'The legacy is enormous:' hundreds mourn Dr. William Barakett
Eastern Townships doctor remembered as pillar of Quebec's medical community
Dr. William Barakett was a pillar of the Lac-Brome community, a doctor for more than 45 years and a leader in Quebec's medical field. He died earlier this week at the age of 74 after a six-month battle with brain cancer.
Barakett is remembered for his extensive work on addiction and chronic pain and as an outspoken advocate for rural patients.
"My father felt deeply for his patients' welfare, no matter who they were, they enriched his life," wrote his daughter, Elise Barakett in an email. "He was captivated by their insights, their interests, their experiences, as well as their health."
Barakett had been practicing in the Eastern Townships for more than 45 years.
Dr. Michel Camirand, Barakett's longtime colleague and a family physician in Sutton, Que., told CBC's Breakaway Barakett was a role model for healthcare providers.
Camirand said Barakett always emphasized the importance of studying addiction and chronic pain.
"He was so dedicated and engaged with his patients," Camirand said. "He was a model on that. He's kind of also a hero of medicine, not because he founded a lot of things, but because he cared so much about this profession."
Barakett launched his career at the Brome-Missisquoi-Perkins Hospital in Cowansville, Que. in 1972.
He then served as the chief of medicine at the hospital and president of its foundation.
Barakett was also president of the Butters Foundation — a local organization supporting people with disabilities — and was an advisor at Dunham House, a mental health treatment centre.
He was awarded the Order of Canada in 2002 for being "a family doctor who goes beyond the call of duty."
Camirand said that despite Barakett's long list of accomplishments, he still had several projects and plans for the future.
Though he didn't want to stop practicing until he found a replacement, Barakett was forced to retire in April because of his cancer diagnosis.

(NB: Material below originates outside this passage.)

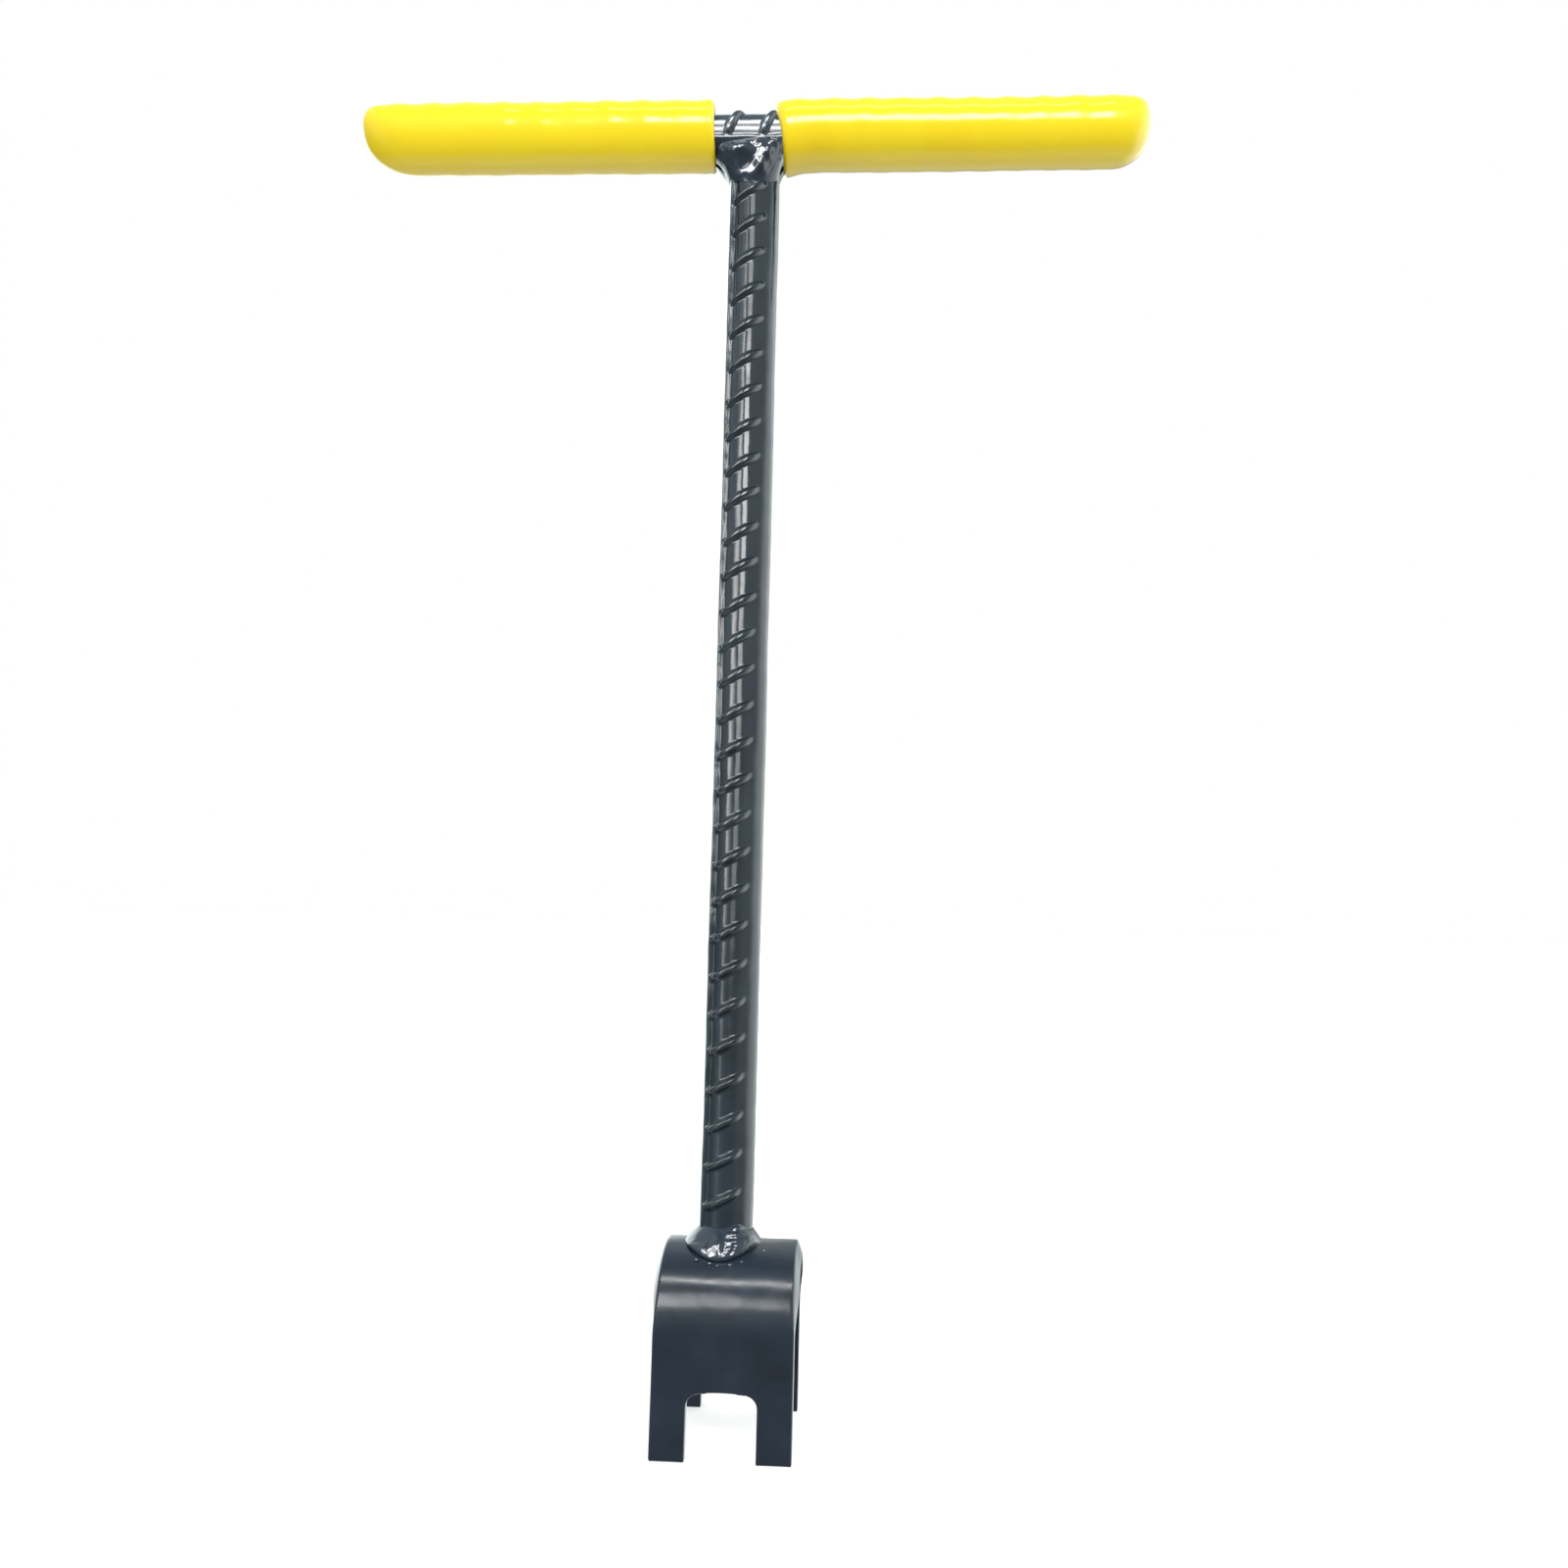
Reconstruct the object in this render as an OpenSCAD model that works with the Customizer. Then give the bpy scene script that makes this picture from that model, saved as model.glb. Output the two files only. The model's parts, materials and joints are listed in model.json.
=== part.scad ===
// T-handle valve and hydrant key, welded from two deformed bars and a bent flat bar.
// The turning axis is +Z, along the shaft. The origin is where it meets the plane that the prongs end on.
// +X runs along the handle to its right end, and -Y is the front. Units are millimetres.

/* [Deformed bar] */
// Diameter of the round core of the bar that the shaft and the handle are cut from
bar_core_d = 9.8; // [9:0.1:10.4]
// Diameter over the bar's ribs
bar_over_d = 12; // [11.6:0.1:12.4]
// Spacing of the crosswise ribs along the bar
rib_pitch = 8.35; // [7:0.05:10]
// Width of a crosswise rib along the bar
rib_w = 1.9; // [1.4:0.1:2.4]
// Lean of the crosswise ribs from square across the bar, in degrees
rib_lean = 32; // [20:1:38]

/* [Handle] */
// Length of the handle over both grips
handle_l = 190.4; // [160:0.1:240]
// Height of the handle's centreline above the prong tips, at the shaft
handle_z = 300.5; // [250:0.5:400]
// Rise of the handle's right end from square, as welded, in degrees
handle_lean = 1.9; // [0:0.1:3]

/* [Grips] */
// Outside diameter of the dipped vinyl grips
grip_d = 16.2; // [15:0.1:18]
// Thickness of vinyl over the handle bar's ends
grip_end_t = 3; // [2:0.5:5]
// Radius of the rounded edge at a grip's closed end
grip_end_r = 5.5; // [4:0.5:7]
// Radius of the small round at a grip's open end
grip_lip_r = 1; // [0.5:0.1:1.5]
// Distance of the left grip's open end from the turning axis
gap_left = 9.8; // [9:0.1:14]
// Distance of the right grip's open end from the turning axis
gap_right = 6.2; // [6:0.1:12]

/* [Fork] */
// Width of the flat bar that the fork is bent from
fork_w = 29.8; // [26:0.1:34]
// Thickness of the flat bar
fork_t = 3; // [3:0.5:4]
// Clear gap between the two legs
fork_gap = 27; // [20:0.5:30]
// Height of the fork's crown above the prong tips
fork_h = 41; // [40:0.5:60]
// Width of the slot in each leg
slot_w = 14.8; // [12:0.1:18]
// Depth of the slot in each leg
slot_h = 13.6; // [10:0.1:18]
// Radius of the slot's two inner corners
slot_r = 2.5; // [1:0.5:4]
// Radius of the prongs' corners
tip_r = 1; // [0.5:0.1:2]
// Turn of the fork from square to the handle, clockwise from above, as welded, in degrees
fork_turn = 2.8; // [0:0.1:5]
// Distance of the fork's middle to the right of the shaft, as welded
fork_shift = 1.4; // [0:0.1:2]

/* [Welds] */
// Height of the fork weld up the shaft from the fork's crown
fork_weld_h = 5.5; // [4:0.5:8]
// Reach of the fork weld's toe from the turning axis
fork_weld_r = 8.6; // [8:0.1:9.5]
// Reach of the handle weld from the turning axis
handle_weld_r = 8.4; // [7.8:0.1:8.8]
// How far the handle weld runs down the shaft, measured from the handle's centreline
handle_weld_h = 14.5; // [12:0.5:16]

/* [Hidden] */
$fn = 96;
PAINT = "#20282d";
VINYL = "#f7df12";
CUT = 0.01;                                       // overlap that keeps a cut clean
FAR = 200;                                        // larger than any piece that is cut
bar_core_r = bar_core_d / 2;
bar_over_r = bar_over_d / 2;
grip_r = grip_d / 2;
fork_r = fork_gap / 2 + fork_t;                   // outer radius of the fork's bend
bend_z = fork_h - fork_r;                         // height where the legs turn into the bend
root_gap = 0.3;                                   // weld-filled gap between the shaft's head and the handle
shaft_head_z = handle_z - bar_over_r - root_gap;
handle_bar_l = handle_l - 2 * grip_end_t;
crescent = 1.2;                                   // offset of a crosswise rib's round, in rib heights
long_rib_root_w = 2.6;
long_rib_crest_w = 1.8;
weld_skirt = 5;                                   // depth to which the fork weld follows the bend down

// Places what is drawn around a handle that lies along X, with its middle at the origin.
module on_handle() {
    translate([0, 0, handle_z]) rotate([0, -handle_lean, 0]) children();
}

// Places what is drawn around a fork that stands square, with its middle over the origin.
module on_fork() {
    translate([fork_shift, 0, 0]) rotate([0, 0, -fork_turn]) children();
}

// Two-dimensional outline of the bar's two lengthwise ribs.
module long_rib_outline() {
    for (side = [0, 180])
        rotate(side)
            polygon([[bar_core_r / 2, -long_rib_root_w / 2], [bar_over_r, -long_rib_crest_w / 2],
                     [bar_over_r, long_rib_crest_w / 2], [bar_core_r / 2, long_rib_root_w / 2]]);
}

// Leaning slabs over a length of bar, one for each crosswise rib.
module rib_slabs(length) {
    margin = bar_core_r * tan(rib_lean) + rib_w;
    count = 2 * floor((length / 2 - margin) / rib_pitch + 0.5);
    for (i = [0.5 : count - 0.5])
        translate([0, 0, length / 2 + (i - count / 2) * rib_pitch])
            rotate([0, -rib_lean, 0])
                cube([4 * bar_core_r, 4 * bar_core_r, rib_w], center = true);
}

// Deformed bar along +Z: round core, lengthwise ribs at +X and -X, crescent ribs facing +Y and -Y.
module bar_stock(length) {
    inset = crescent * (bar_over_r - bar_core_r);
    cylinder(r = bar_core_r, h = length);
    linear_extrude(length) long_rib_outline();
    for (side = [-1, 1])
        intersection() {
            translate([0, side * inset, 0]) cylinder(r = bar_over_r - inset, h = length);
            rib_slabs(length);
        }
}

// The shaft, sawn square at both ends and standing on the fork's crown.
module shaft_bar() {
    color(PAINT)
        translate([0, 0, fork_h])
            bar_stock(shaft_head_z - fork_h);
}

// The handle's bar, with its lengthwise ribs to the front and back.
module handle_bar() {
    color(PAINT)
        on_handle()
            translate([-handle_bar_l / 2, 0, 0])
                rotate([0, 90, 0]) rotate([0, 0, 90])
                    bar_stock(handle_bar_l);
}

// Half of a grip's lengthwise section, from its open end at 0 to its rounded closed end.
module grip_outline(length) {
    translate([0, grip_lip_r]) square([grip_r, length - grip_end_r - grip_lip_r]);
    square([grip_r - grip_lip_r, length]);
    translate([grip_r - grip_lip_r, grip_lip_r]) circle(grip_lip_r);
    translate([grip_r - grip_end_r, length - grip_end_r])
        intersection() {
            circle(grip_end_r);
            square(grip_end_r);
        }
}

// The grip's outline, with the square corner beyond its rounded closed end taken away.
module grip_section(length) {
    difference() {
        grip_outline(length);
        translate([grip_r - grip_end_r, length - grip_end_r])
            difference() {
                square(grip_end_r + CUT);
                circle(grip_end_r);
            }
    }
}

// A dip-moulded grip, which fills the hollows of the bar and laps over the handle weld.
module grip(side, gap) {
    color(VINYL)
        difference() {
            on_handle()
                translate([side * gap, 0, 0])
                    rotate([0, side * 90, 0])
                        rotate_extrude() grip_section(handle_l / 2 - gap);
            handle_bar();
            handle_weld_body();
        }
}

// Front view of the fork's blank in X and Z: a plate with a slot and rounded prong corners.
module fork_front_outline() {
    prong_w = (fork_w - slot_w) / 2;
    difference() {
        translate([-fork_w / 2, tip_r]) square([fork_w, fork_h - tip_r + CUT]);
        translate([-slot_w / 2, 0]) square([slot_w, slot_h - slot_r]);
        translate([-slot_w / 2 + slot_r, 0]) square([slot_w - 2 * slot_r, slot_h]);
        for (side = [-1, 1])
            translate([side * (slot_w / 2 - slot_r), slot_h - slot_r]) circle(slot_r);
    }
    for (side = [-1, 1])
        translate([side * (slot_w + prong_w) / 2, 0]) {
            translate([-prong_w / 2 + tip_r, 0]) square([prong_w - 2 * tip_r, tip_r + CUT]);
            for (edge = [-1, 1])
                translate([edge * (prong_w / 2 - tip_r), tip_r]) circle(tip_r);
        }
}

// Side view of the bent flat bar, in Y and Z.
module fork_side_outline() {
    difference() {
        union() {
            translate([-fork_r, 0]) square([2 * fork_r, bend_z]);
            translate([0, bend_z]) circle(fork_r);
        }
        translate([-fork_gap / 2, -CUT]) square([fork_gap, bend_z + CUT]);
        translate([0, bend_z]) circle(fork_gap / 2);
    }
}

// The fork: one flat bar bent to a U, with a slot through both legs.
module fork() {
    color(PAINT)
        on_fork()
            intersection() {
                rotate([90, 0, 90])
                    linear_extrude(fork_w, center = true) fork_side_outline();
                rotate([90, 0, 0])
                    linear_extrude(FAR, center = true) fork_front_outline();
            }
}

// Half-space in front of (side -1) or behind (side 1) the plane of the handle and shaft.
module half_space(side) {
    translate([-FAR / 2, side < 0 ? -FAR : 0, 0]) cube([FAR, FAR, 2 * FAR]);
}

// Weld metal all round the joint of the shaft and the handle.
module handle_weld_body() {
    toe_r = bar_core_r + 0.5;
    difference() {
        translate([0, 0, handle_z])
            rotate_extrude()
                polygon([[0, -handle_weld_h], [toe_r, -handle_weld_h], [toe_r + 1, 2 - handle_weld_h],
                         [handle_weld_r, -8], [handle_weld_r, -4],
                         [handle_weld_r - 1, -1.2], [handle_weld_r - 2, 0.5], [0, 0.5]]);
        shaft_bar();
        handle_bar();
    }
}

// Weld metal all round the shaft's foot, which follows the fork's bend down at the front and back.
module fork_weld_body() {
    difference() {
        translate([0, 0, fork_h])
            rotate_extrude()
                polygon([[0, -weld_skirt], [fork_weld_r, -weld_skirt], [fork_weld_r, 0.4],
                         [fork_weld_r - 1.8, 1.4], [bar_core_r + 1, 3.4],
                         [bar_core_r + 0.4, fork_weld_h], [0, fork_weld_h]]);
        shaft_bar();
        on_fork()
            translate([0, 0, bend_z]) rotate([0, 90, 0]) cylinder(r = fork_r, h = FAR, center = true);
    }
}

// One weld pass: the front or back half of a weld.
module weld_pass(side) {
    color(PAINT)
        intersection() {
            children();
            half_space(side);
        }
}

shaft_bar();
handle_bar();
grip(-1, gap_left);  // grip_left
grip(1, gap_right);  // grip_right
fork();
weld_pass(-1) handle_weld_body();  // handle_weld_front
weld_pass(1) handle_weld_body();  // handle_weld_back
weld_pass(-1) fork_weld_body();  // fork_weld_front
weld_pass(1) fork_weld_body();  // fork_weld_back
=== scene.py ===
"""Looks of a T-handle hydrant key: two deformed bars, two dipped grips, a slotted fork and four welds."""

import json
import math

import bmesh
import bpy
import numpy as np
from mathutils import Matrix, Vector

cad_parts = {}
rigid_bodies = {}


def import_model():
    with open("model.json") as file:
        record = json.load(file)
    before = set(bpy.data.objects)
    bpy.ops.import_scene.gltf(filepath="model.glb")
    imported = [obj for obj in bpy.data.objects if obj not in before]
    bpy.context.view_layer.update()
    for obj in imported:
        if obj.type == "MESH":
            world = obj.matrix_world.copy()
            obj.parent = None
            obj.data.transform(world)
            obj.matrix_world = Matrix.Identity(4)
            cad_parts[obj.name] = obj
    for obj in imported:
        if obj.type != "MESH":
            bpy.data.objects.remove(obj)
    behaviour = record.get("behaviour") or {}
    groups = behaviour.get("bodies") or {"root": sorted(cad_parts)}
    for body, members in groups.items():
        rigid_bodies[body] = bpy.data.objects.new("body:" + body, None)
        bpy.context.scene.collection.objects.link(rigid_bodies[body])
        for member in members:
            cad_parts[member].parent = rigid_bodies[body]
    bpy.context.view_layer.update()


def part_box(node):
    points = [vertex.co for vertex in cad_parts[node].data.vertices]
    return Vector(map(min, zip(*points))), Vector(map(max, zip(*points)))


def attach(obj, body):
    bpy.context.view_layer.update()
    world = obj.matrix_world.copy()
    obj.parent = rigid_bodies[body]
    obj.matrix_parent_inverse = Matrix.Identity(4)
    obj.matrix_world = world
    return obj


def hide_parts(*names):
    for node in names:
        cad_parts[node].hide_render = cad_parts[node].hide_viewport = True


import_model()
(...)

"He did more than a lot of doctors will ever do — the legacy is enormous," Camirand said.
Helen McCubbin — a local retired nurse and friend of Barakett's — called the impact of his retirement "huge."
"Not only was he my family doctor, he knew my family, he knew us. If we called him up, he knew just how important something was when we went to him," she told CBC News in April.
Hundreds of condolence messages
Since his death, hundreds of messages commemorating Barakett have poured in on social media.
The Town of Lac-Brome paid tribute to the doctor as a "pillar of the region's health care system," and a "man of exemplary commitment," while the BMP Foundation wrote that he will be remembered for "his generous and altruistic character."
"Always looking for the best solution for his patients, he cared about the well-being of every member of his community," the BMP Foundation wrote in a Facebook post.
A visitation will be held in Cowansville on Sept. 13, followed by a funeral in Knowlton Sept. 14.